The famous Structure and Interpretation of Computer Programs course at Berkeley recently ran with over 1,700 students and it effectively used videos and technology. As per that reddit thread (hyperlinked), the second computer science course ran with 1,400 students. A large number of the introductory classes at Berkeley run with 500 to 700 students. This permits students to take at least a few courses in their areas of interest, even if they’re unable to complete the full major in these areas.
The issue of letting students pick majors at IITs will obviously bring up the question: what prevents the entire batch from opting for computer science or mathematics or electrical engineering? These majors will be far more popular than others, but, after a few semesters, many students will steer clear from these majors if they sense that they lack aptitude or interest in these, as it will directly affect their score or grade.
Top-quality universities in the United States generally fall into two groups: expensive Ivy League ones and the likes of Stanford and MIT versus top-tier public universities like UC Berkeley, UCLA, and Georgia Tech. The second group is generally a lot more affordable, but is also known for large classes. Georgia Tech routinely has classes of 200 even for sophomore-level courses. But this model is far more suitable for the IITs given the disproportionate nature of higher-education funds they bag in a poor country which needs to provide tertiary undergraduate education at scale. Large classes at the sophomore level will also allow students to explore areas beyond their own major. In major IITs like Delhi, Kanpur, and Mumbai, it is almost impossible to do even a fundamental computer science course like algorithms or a basic electrical and electronics course in digital design if one happens to be stuck in another major.
Redundancy in course offerings should also be minimised. For example, the website of IIT Kharagpur shows a fluid mechanics course being offered by the chemical engineering, mechanical engineering, and mathematics departments.
Instead of running so many variants of the same course, surely it’ll be more efficient for them to come together as units of the same institute and run one course catering to all of those who have it as part of their major.

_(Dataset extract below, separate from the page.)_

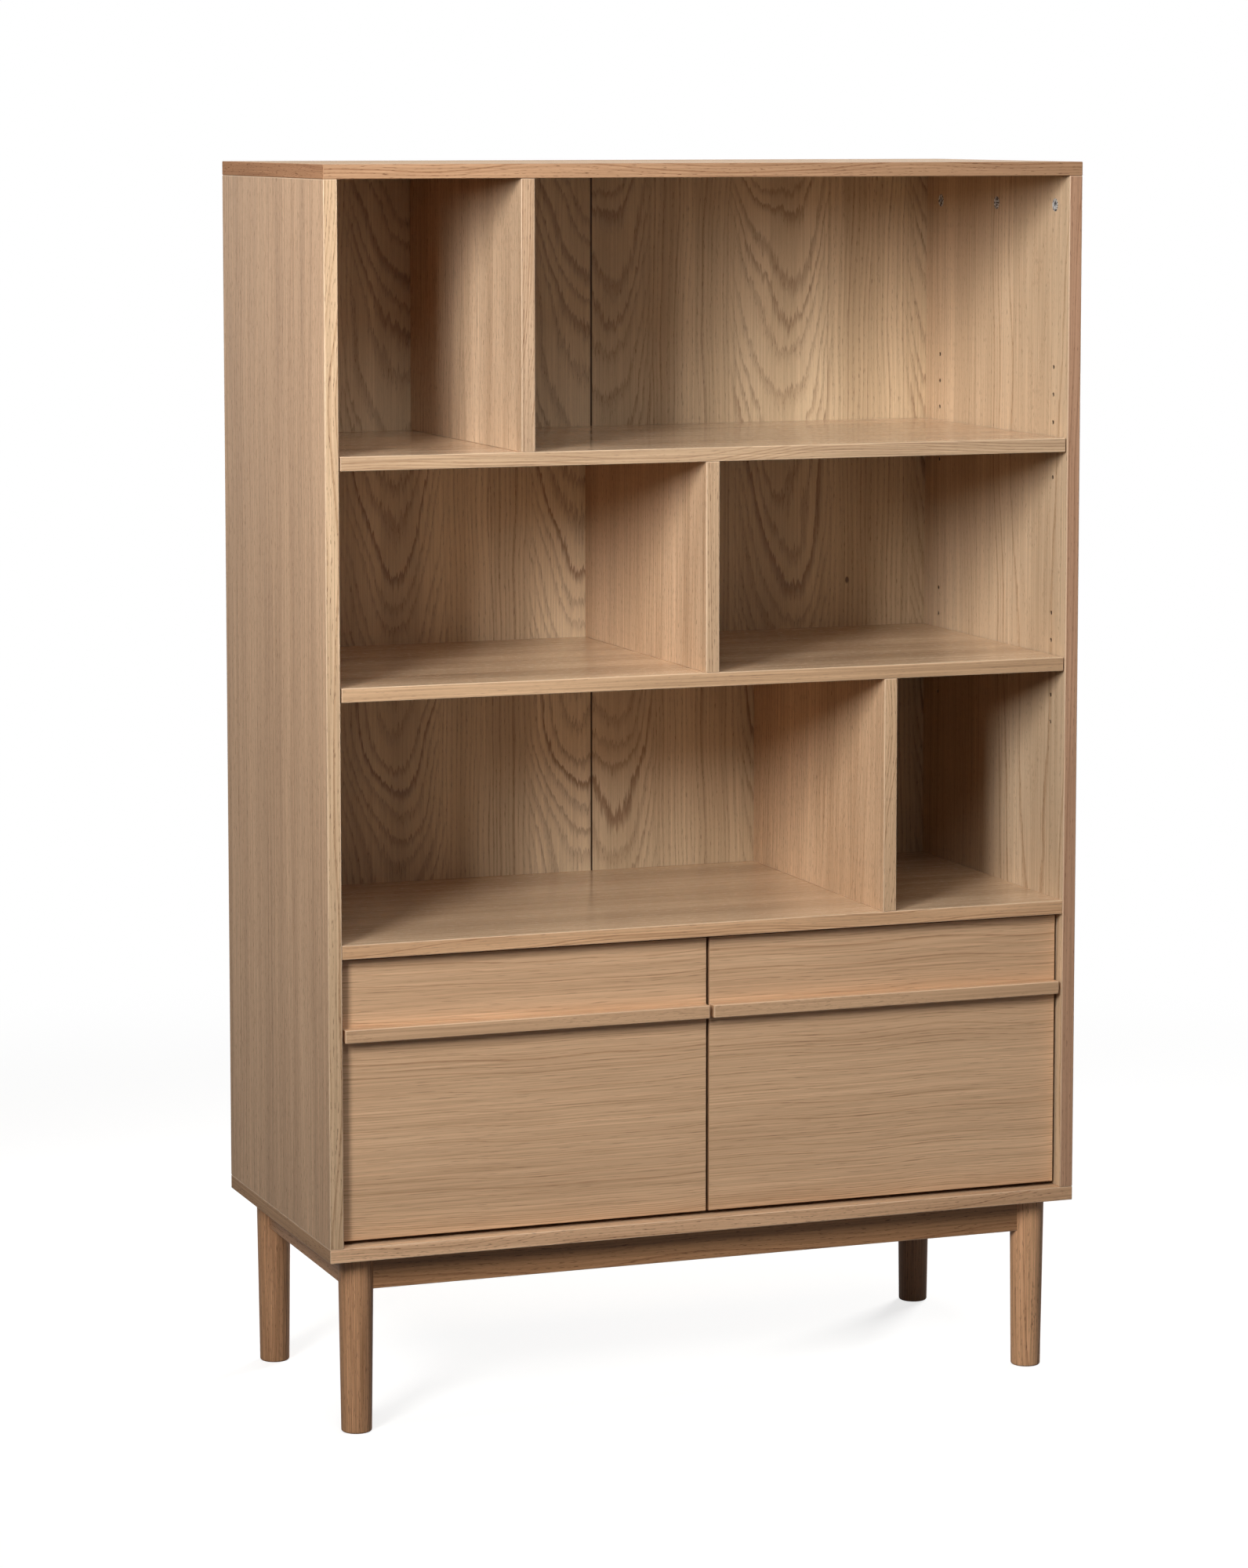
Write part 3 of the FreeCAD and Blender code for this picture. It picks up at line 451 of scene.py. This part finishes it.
shelfFinish = {"axes": "YZX", "pores": 0.4, "roughness": 0.1, "bump": 0.015, "brightness": 1.12,
               "tint": (0.98, 1.04, 1.08)}
shelfBoards = {
    "upper_shelf": {**shelfFinish, "seed": 11.3, "heart": 0.4, "brightness": 1.05,
                    "tint": (0.98, 1.06, 1.14), "edgeTint": (0.85, 0.78, 0.7)},
    "middle_shelf": {**shelfFinish, "seed": 14.9, "heart": -0.4, "edgeTint": (0.84, 0.74, 0.65)},
    "fixed_shelf": {**shelfFinish, "seed": 17.6, "heart": 0.42, "edgeTint": (0.95, 0.8, 0.68)},
    "upper_divider": {"axes": "YXZ", "seed": 21.2,
                      "tint": (1.02, 1.1, 1.18), "edgeTint": (0.92, 0.88, 0.86)},
    "middle_divider": {"axes": "YXZ", "seed": 23.8, "heart": -0.5,
                       "tint": (1.0, 1.03, 1.06), "edgeTint": (0.97, 0.96, 0.94)},
    "lower_divider": {"axes": "YXZ", "seed": 26.1, "heart": 0.55,
                      "tint": (1.03, 1.05, 1.06), "edgeTint": (1.05, 1.03, 1.0)},
    "drawer_partition": {"axes": "YXZ", "seed": 28.7, "edgeTint": (0.4, 0.34, 0.3)},
}
dressWood(shelfBoards)
print("stage 4: shelves and dividers finished")

# The back is flat cut: each leaf shows one column of arches that close downward
backFinish = {
    "axes": "XYZ", "tone": "back", "tint": (1.0, 1.03, 1.06), "leaf": 0.232, "radius": 0.17, "reach": 0.062,
    "variety": 0.6, "fray": 0.003, "pores": 0.4, "fibre": 0.3, "arris": 0.5, "edge": (40, 27, 20),
    "edgeTint": (0.25, 0.2, 0.18), "edgeGloss": -0.6,
}
backBoards = {
    "back_panel_left": {**backFinish, "seed": 31.4, "brightness": 1.34, "heart": -0.013,
                        "ring": 0.0034, "taper": 0.078, "waver": 0.018, "bands": 0.8},
    "back_panel_right": {**backFinish, "seed": 36.9, "brightness": 1.22, "heart": 0.016,
                         "ring": 0.0036, "taper": 0.072, "waver": 0.022, "bands": 0.76,
                         "knot": (0.334, 0.2, 0.9)},
}
dressWood(backBoards)
print("stage 5: back finished")

legFinish = {"axes": "XYZ", "tone": "solid", "fibre": 0.7, "arris": 0.0, "core": None}
blockFinish = {"axes": "XYZ", "tone": "pine", "ring": 0.003, "pores": 0.1, "roughness": 0.6, "core": None}
baseWood = {
    "leg_front_left": {**legFinish, "seed": 41.3, "brightness": 1.18},
    "leg_front_right": {**legFinish, "seed": 43.7, "brightness": 1.58},
    "leg_back_left": {**legFinish, "seed": 45.2},
    "leg_back_right": {**legFinish, "seed": 47.9, "brightness": 0.62},
    "front_rail": {"axes": "ZYX", "tone": "solid", "seed": 51.1,
                   "brightness": 0.92, "tint": (1.0, 1.0, 0.95)},
    "back_rail": {"axes": "ZYX", "tone": "solid", "seed": 53.4},
    "left_rail": {"axes": "ZXY", "tone": "solid", "seed": 55.8},
    "right_rail": {"axes": "ZXY", "tone": "solid", "seed": 57.2},
    "corner_block_front_left": {**blockFinish, "seed": 69.0},
    "corner_block_front_right": {**blockFinish, "seed": 70.0},
    "corner_block_back_left": {**blockFinish, "seed": 68.0},
    "corner_block_back_right": {**blockFinish, "seed": 69.0},
}
dressWood(baseWood)
print("stage 6: legs, rails and blocks finished")

frontFinish = {
    "axes": "ZYX", "heart": 0.9, "waver": 0.009, "pores": 0.34, "poreLength": 0.03, "bands": 0.6,
    "fibre": 0.42, "drift": 0.16, "arris": 0.0,
    "brightness": 1.1, "tint": (1.02, 0.975, 0.93), "edgeTint": (0.46, 0.4, 0.36),
}
stripFinish = {"axes": "ZYX", "brightness": 0.91, "pores": 0.3, "tint": (1.04, 1.0, 0.96)}
boxFinish = {"tone": "box", "pores": 0.15, "roughness": 0.5}
drawerWood = {}
for side, seed in (("left", 61.0), ("right", 71.0)):
    for name, board, step in (
        ("front", frontFinish, 0.0),
        ("grip_strip", stripFinish, 1.3),
        ("box_front", {**boxFinish, "axes": "ZYX"}, 11.1),
        ("box_back", {**boxFinish, "axes": "ZYX"}, 10.1),
        ("box_partition_side", {**boxFinish, "axes": "ZXY"}, 21.7),
        ("box_case_side", {**boxFinish, "axes": "ZXY"}, 16.7),
        ("box_bottom", {**boxFinish, "axes": "YZX", "pores": 0.1}, 5.9),
    ):
        drawerWood[side + "_drawer_" + name] = {**board, "seed": seed + step}
dressWood(drawerWood)

dowelFinish = {"axes": "XYZ", "tone": "beech", "pores": 0.2, "arris": 0.0, "core": None}
dowelWood = {
    "divider_dowels": {**dowelFinish, "seed": 81.0},
    "partition_dowels": {**dowelFinish, "seed": 83.0},
}
dressWood(dowelWood)
print("stage 7: drawers and dowels finished")

fittings = {
    "cast zinc": {
        "dull": (84, 84, 86), "bright": (226, 227, 228), "scratch": (240, 240, 238),
        "streak": (300.0, 300.0, 300.0), "blotch": 380.0, "patches": (0.44, 0.56),
        "roughness": 0.34, "metallic": 0.35,
        "nodes": ["cam_housings"],
    },
    "zinc plated steel": {
        "dull": (196, 198, 200), "bright": (226, 228, 229), "scratch": (240, 240, 240),
        "streak": (900.0, 40.0, 900.0), "blotch": 90.0, "patches": (0.2, 0.8),
        "roughness": 0.3, "metallic": 0.6,
        "nodes": [side + "_drawer_" + member + "_slides"
                  for side in ("left", "right") for member in ("outer", "middle", "inner")],
    },
    "bright steel": {
        "dull": (186, 186, 186), "bright": (216, 216, 214), "scratch": (236, 236, 234),
        "streak": (700.0, 700.0, 700.0), "blotch": 300.0, "patches": (0.2, 0.8),
        "roughness": 0.3, "metallic": 0.7,
        "nodes": ["cam_bolts", "upper_shelf_pins", "middle_shelf_pins", "back_screws", "base_screws",
                  "leg_bolts", "slide_screws", "left_drawer_screws", "right_drawer_screws"],
    },
}
metalValues = {"scratchStrength": 0.4, "streakRoughness": 0.22, "scratchRoughness": 0.15,
               "bumpStrength": 0.25, "bumpDistance": 0.00005}


def metalMaterial(title, metal):
    material = bpy.data.materials.new(title)
    material.use_nodes = True
    tree = material.node_tree
    shader = tree.nodes["Principled BSDF"]
    place = addNode(tree, "ShaderNodeTexCoord").outputs["Object"]
    skin = {"Position": place, "Streak": metal["streak"], "Blotch": metal["blotch"]}
    skin = placeGroup(tree, metalSkin, skin)
    patches = remap(tree, skin["Blotches"], *metal["patches"])
    color = mixColor(tree, patches, linear(*metal["dull"]), linear(*metal["bright"]))
    scratched = calc(tree, "MULTIPLY", skin["Scratches"], metalValues["scratchStrength"])
    tree.links.new(mixColor(tree, scratched, color, linear(*metal["scratch"])), shader.inputs["Base Color"])
    rough = calc(tree, "MULTIPLY_ADD", skin["Streaks"], metalValues["streakRoughness"], metal["roughness"])
    rough = calc(tree, "MULTIPLY_ADD", skin["Scratches"], metalValues["scratchRoughness"], rough)
    tree.links.new(rough, shader.inputs["Roughness"])
    shader.inputs["Metallic"].default_value = metal["metallic"]
    bump = addNode(tree, "ShaderNodeBump")
    bump.inputs["Strength"].default_value = metalValues["bumpStrength"]
    bump.inputs["Distance"].default_value = metalValues["bumpDistance"]
    tree.links.new(skin["Streaks"], bump.inputs["Height"])
    tree.links.new(bump.outputs[0], shader.inputs["Normal"])
    return material


for title, metal in fittings.items():
    material = metalMaterial(title, metal)
    for nodeName in metal["nodes"]:
        dress(nodeName, material)
print("stage 8: fittings finished")

# The floor. The camera sees it pale and fading into white, while its light on the object stays grey
floorValues = {
    "radius": 12.0, "corners": 64, "roughness": 0.8, "specular": 0.15,
    "pale": (184, 184, 183), "mottle": (188, 188, 187), "mottleScale": 3.0, "mottleDetail": 3.0,
    "grey": (100, 99, 98), "glow": 0.76, "mirrored": 0.15, "fadeFrom": 0.9, "fadeTo": 2.6,
}


def buildFloor(values):
    mesh = bpy.data.meshes.new("floor")
    turns = [2 * math.pi * k / values["corners"] for k in range(values["corners"])]
    ring = [(values["radius"] * math.cos(turn), values["radius"] * math.sin(turn), 0.0) for turn in turns]
    mesh.from_pydata(ring, [], [list(range(values["corners"]))])
    floor = bpy.data.objects.new("floor", mesh)
    bpy.context.collection.objects.link(floor)
    material = bpy.data.materials.new("floor")
    material.use_nodes = True
    tree = material.node_tree
    shader = tree.nodes["Principled BSDF"]
    place = addNode(tree, "ShaderNodeTexCoord").outputs["Object"]
    paths = addNode(tree, "ShaderNodeLightPath").outputs
    seen = calc(tree, "MAXIMUM", paths["Is Camera Ray"], paths["Is Transmission Ray"])
    mirrored = calc(tree, "MULTIPLY", paths["Is Glossy Ray"], values["mirrored"])
    seen = calc(tree, "MAXIMUM", seen, mirrored)
    mottle = noise(tree, place, values["mottleScale"], values["mottleDetail"])
    shown = mixColor(tree, mottle, linear(*values["pale"]), linear(*values["mottle"]))
    tree.links.new(mixColor(tree, seen, linear(*values["grey"]), shown), shader.inputs["Base Color"])
    shader.inputs["Roughness"].default_value = values["roughness"]
    shader.inputs["Specular IOR Level"].default_value = values["specular"]
    shader.inputs["Emission Strength"].default_value = values["glow"]
    glowing = mixColor(tree, seen, (0.0, 0.0, 0.0, 1.0), (1.0, 1.0, 1.0, 1.0))
    tree.links.new(glowing, shader.inputs["Emission Color"])
    distance = vectorCalc(tree, "LENGTH", place)
    faded = calc(tree, "MULTIPLY", remap(tree, distance, values["fadeFrom"], values["fadeTo"]), seen)
    white = addNode(tree, "ShaderNodeEmission")
    mixer = addNode(tree, "ShaderNodeMixShader")
    tree.links.new(faded, mixer.inputs[0])
    tree.links.new(shader.outputs[0], mixer.inputs[1])
    tree.links.new(white.outputs[0], mixer.inputs[2])
    tree.links.new(mixer.outputs[0], tree.nodes["Material Output"].inputs["Surface"])
    mesh.materials.append(material)


buildFloor(floorValues)

# Soft lamps: a tall one from the left, one high up in front, weak ones in front and on top, one behind
lamps = {
    "key": {"place": (-2.4, -2.4, 2.35), "target": (-0.1, 0.0, 1.4), "size": (0.8, 1.6),
            "power": 20.5, "spread": 65.0, "color": (1.0, 0.985, 0.96)},
    "high": {"place": (-0.9, -2.4, 2.9), "target": (0.0, 0.0, 0.6), "size": (1.2, 1.0),
             "power": 21.0, "spread": 180.0, "color": (1.0, 0.985, 0.965)},
    "front": {"place": (0.4, -3.6, 1.2), "target": (0.0, 0.0, 0.8), "size": (1.8, 1.8),
              "power": 1.5, "spread": 180.0, "color": (1.0, 0.99, 0.975)},
    "top": {"place": (0.0, -0.5, 4.2), "target": (0.0, 0.0, 1.8), "size": (2.0, 1.4),
            "power": 6.0, "spread": 60.0, "color": (1.0, 0.99, 0.98)},
    "rear": {"place": (3.0, 2.6, 1.8), "target": (0.2, 0.0, 1.1), "size": (1.5, 1.8),
             "power": 26.0, "spread": 60.0, "color": (1.0, 0.99, 0.98)},
}
for name, lamp in lamps.items():
    light = bpy.data.lights.new(name, "AREA")
    light.shape = "RECTANGLE"
    light.size, light.size_y = lamp["size"]
    light.energy = lamp["power"]
    light.color = lamp["color"]
    light.spread = math.radians(lamp["spread"])
    item = bpy.data.objects.new(name, light)
    item.location = lamp["place"]
    toTarget = Vector(lamp["target"]) - Vector(lamp["place"])
    item.rotation_euler = toTarget.to_track_quat("-Z", "Y").to_euler()
    bpy.context.collection.objects.link(item)

worldValues = {
    "light": (0.01, 0.01, 0.01, 1.0), "seen": (1.0, 1.0, 1.0, 1.0), "mirrored": (0.7, 0.7, 0.7, 1.0),
}
world = bpy.data.worlds.new("studio")
bpy.context.scene.world = world
world.use_nodes = True
sky = world.node_tree
skyPaths = addNode(sky, "ShaderNodeLightPath").outputs
skySeen = calc(sky, "MAXIMUM", skyPaths["Is Camera Ray"], skyPaths["Is Transmission Ray"])
skyColor = mixColor(sky, skyPaths["Is Glossy Ray"], worldValues["light"], worldValues["mirrored"])
skyColor = mixColor(sky, skySeen, skyColor, worldValues["seen"])
sky.links.new(skyColor, sky.nodes["Background"].inputs["Color"])
print("stage 9: floor and light ready")

cameraValues = {"place": (-1.9395, -5.1277, 1.4648), "yaw": 20.405, "pitch": -6.15,
                "lens": 108.704, "sensor": 36.0, "shift": -0.1}
lensData = bpy.data.cameras.new("camera")
lensData.lens = cameraValues["lens"]
lensData.sensor_width = cameraValues["sensor"]
lensData.shift_y = cameraValues["shift"]
camera = bpy.data.objects.new("camera", lensData)
camera.location = cameraValues["place"]
tilt, turn = math.radians(90 + cameraValues["pitch"]), math.radians(-cameraValues["yaw"])
camera.rotation_euler = Euler((tilt, 0.0, turn))
bpy.context.collection.objects.link(camera)
bpy.context.scene.camera = camera
bpy.context.scene.view_settings.view_transform = "Standard"
print("stage 10: camera ready")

The allocation of majors should be aligned with what students want, which is often governed in part by what the job market requires. MIT sees over 40 per cent of its class graduate from electrical and electronics or computer science-related courses. Stanford sees computer science as one of the most popular majors; a few decades ago, it was history. IITs corral disinterested students into departments with a fixed number of seats and students promptly leave those fields for software or management or finance after they graduate.
Expanding class sizes for courses in popular streams will help stop this coercive way of thrusting a major on to disinterested students.
The gist of this list is that with careful planning, judicious use of teaching assistants, teachers, and technology, better-planned vertical hostel architecture, and thoughtful scheduling and timetabling of courses, the IIT system can welcome a much larger student body, and it can also ensure that everyone gets to do a few courses of their interest beyond majors that they’ve been corralled into. All of this can be accomplished without significantly increasing the workload for professors by leaving some of the purely operational complexities to professionals from outside the faculty body. Given the public resources and the land poured into this system, it is imperative to use them optimally.